BLOG-Haircuts All Around
- Published: June 29, 2013
The first day of summer the pool reopened, and the sea dogs gathered for the annual swim team photo. We arrived with our daughter—a new team member—and after a moment’s hesitation she gamely took a spot next to a friend on the diving board and grinned ear to ear for the camera. Despite a week’s interruption in swimming, her hair has turned baby blond again from being constantly out of doors since school broke in May.
We didn’t stay to swim after the team photo that day. Two week’s earlier, I had arranged for the family—all four of us—to get haircuts at the Wavelength Aveda Salon/Spa, 129 Dayton Street. It was a special occasion: My three year old’s first haircut… or so I hoped. I blocked out the first two hours of Gary Glaser’s schedule. The plan was for my boy to witness the rest of us happily getting our hair cut and to freely get in line himself.
This was the fourth haircut for my six year old daughter, and she and Gary struck up the natural rapport of established friends. Knowing the drill, she popped over to the shampoo and rinse station and settled in for the spa experience. Stacking up a couple of cushions so she could reach the sink, Gary combed through her long locks and gave her a luxurious shampoo and conditioning. Her hair is glorious but a lot of work. We appreciated Gary’s patience as he worked and listened—attentive and engaged. She told of her birthday party, our trip to Aunt Pat’s, and the fact that swimming had been tragically off for a whole week.
They conferred about how to cut her hair with only minimal input from Mom. That was a good because I was distracted with the boy. My son decided very early on that—oh, yes—he was definitely getting in on this activity. While he waited his turn, he bounced from the shampoo station to a salon chair and, for a time, commandeered Gary’s stool for a few spins. He took me by the hand and insisted that I give it a whirl too and even pulled me around himself once I stationed myself.
Dad took over entertaining our boy as Crystal washed my hair. Then my son sat on my lap, and we got our haircut together. I must say he liked the idea of getting a haircut better than actually getting one, but he sat without fuss and watched himself transform in the mirror as Gary trimmed his curls into a ducktail.

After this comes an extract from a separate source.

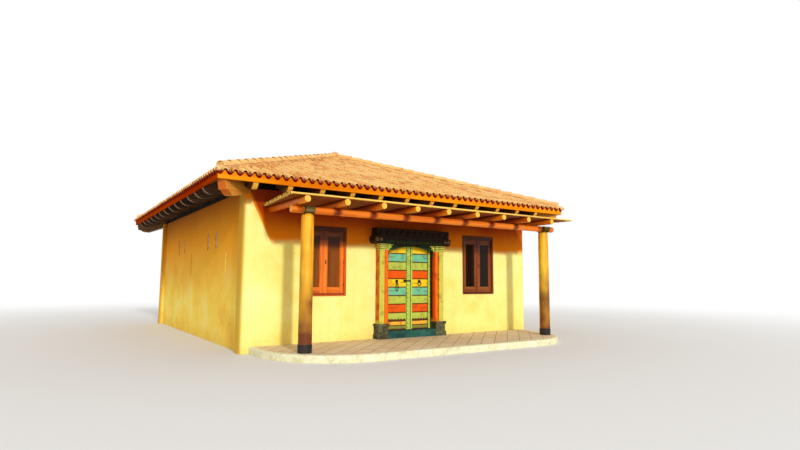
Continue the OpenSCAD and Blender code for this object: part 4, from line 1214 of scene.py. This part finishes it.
# roof
class ADOBE_OT_roof_timbers(bpy.types.Operator):
    """Stained rafters, hip rafters, plates, roof boards and fascia boards"""
    bl_idname = "adobe.roof_timbers"
    bl_label = "Roof timbers"

    def execute(self, context):
        # painted shade and light: the side rafters take darker tones and ends, as shade, and the front and
        # back rafters bright ends, as sunlight
        walnut, shaded = ("#8A5A30", "#5C3820", "#34200F"), ("#6A4C34", "#443020", "#22180E")
        lengthwise = timber("Walnut-stained rafters, front to back", *walnut, "y", 60, 0.6, end="#F0B03C")
        sideways = timber("Walnut-stained rafters, side to side, in painted shade", *shaded, "x", 60, 0.6, end="#7E6248")
        for side, finish, ends in (("front", lengthwise, Y), ("back", lengthwise, Y), ("left", sideways, X),
                                   ("right", sideways, X)):
            dress(side + "_rafters", finish, ends=ends, bevel=0.008)
        hips = timber("Honey-stained hip rafters", "#F0A83C", "#D0842C", "#8A4E1C", "hip", 60, 0.6,
                      end="#C4620E")
        # painted shade: the hip rafters at the back of the house are darkened (rear)
        dress("hip_rafters", hips, ends=X + Y, bevel=0.01, rear=(0.22, 0.24, 0.3, 1))
        cover(["wall_plates"], timber("Walnut-stained wall plates", *walnut, "run", 60, 0.7))
        # the deck's dark colour is partly stain and partly painted shade under the eaves
        cover(["roof_boards"], plank_ceiling("Stained plank roof deck, darkened as shade", "#563016", "#2A160A"))
        # the board's upper edge is cut to the channel tiles and rises in a peak under each cover:
        # z(u) = z_axis - sqrt(r^2 - u^2), with u from the middle of the nearest channel
        bottom, thick = box("fascia_boards")[LOW][2], 0.032
        radius = context.scene.adobe_house.tiles.radius * 0.95
        rings, paints = [], []
        for k in range(4):
            half, run = EAVE[::-1] if k % 2 else EAVE
            channels = tile_columns(half)[0]
            u = np.linspace(-half, half, len(channels) * 16)[:-1]
            off = np.abs(u[:, None] - channels).min(1)
            hollow = np.sqrt(np.clip(radius ** 2 - off ** 2, 0, None)) * math.cos(PITCH)
            top = np.minimum(EAVE_TOP - 0.014, EAVE_TOP + 0.018 - hollow)
            # a crescent of painted shadow, in dark red, under each channel: d(u) = D (1 - (u / w)^2)
            shadow_crescent = top - 0.052 * np.clip(1 - (off / 0.084) ** 2, 0.02, 1) ** 0.7
            section = ((0.004, bottom), (0, bottom + 0.006), (0, shadow_crescent - 0.003), (0, shadow_crescent), (0, top),
                       (thick, top), (thick, bottom))
            ring = np.stack([spots(np.where(u == u[0], u + d, u), d - run, z) for d, z in section], 1)
            rings.append(ring @ quarter_turn(k).T)
            # painted shade: the side boards are a darker red than the front ones; the crescents' colour,
            # clay, is painted shadow
            board, clay = (0.52, 0.17, 0.04, 1) if k % 2 else PLAIN, (0.24, 0.012, 0.02, 1)
            paints.append(np.tile([board, board, board, clay, clay, clay, board], (len(ring), 1)))
        pine = timber("Varnished pine fascia", "#F4A21E", "#EC8E12", "#D2700A", "run", 70, 0.55, shine=0.0)
        boards = torus(np.concatenate(rings), paint=np.concatenate(paints))
        make("fascia_ring", boards, pine, ["fascia_boards"], sharp=25)
        return {"FINISHED"}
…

Gary saved us a few locks of golden hair so we could preserve the memory. I imagine our son eventually getting dark hair like myself or even darker hair like his Uncle Pete and that, years from now, we will be amazed to see the spun gold of his early days.
My husband sat in the salon chair last and put himself entirely in Gary’s hands. Jeremy retired from the United States Air Force in September and had not gotten a haircut since Veteran’s Day in November. We discovered to my great joy that his hair curls when let go, but lately he felt the mane needed taming. Gary trimmed the sides, cleaned up the back, and gave Jeremy his first true after-the-Air-Force look. He looked a good five years younger besides. Appreciating both the discipline of a fresh cut and the sweet freedom from uniform, Jeremy was exceedingly gratified.
Afterwards we celebrated our new dos at Current Cuisine. Gathered around a cafe table, we shared tasty drinks, a bowl of watermelon soup, fish, ravioli, and family bites of a lavender cupcake. We were pleased, at ease, and oh so ready for a festive summer.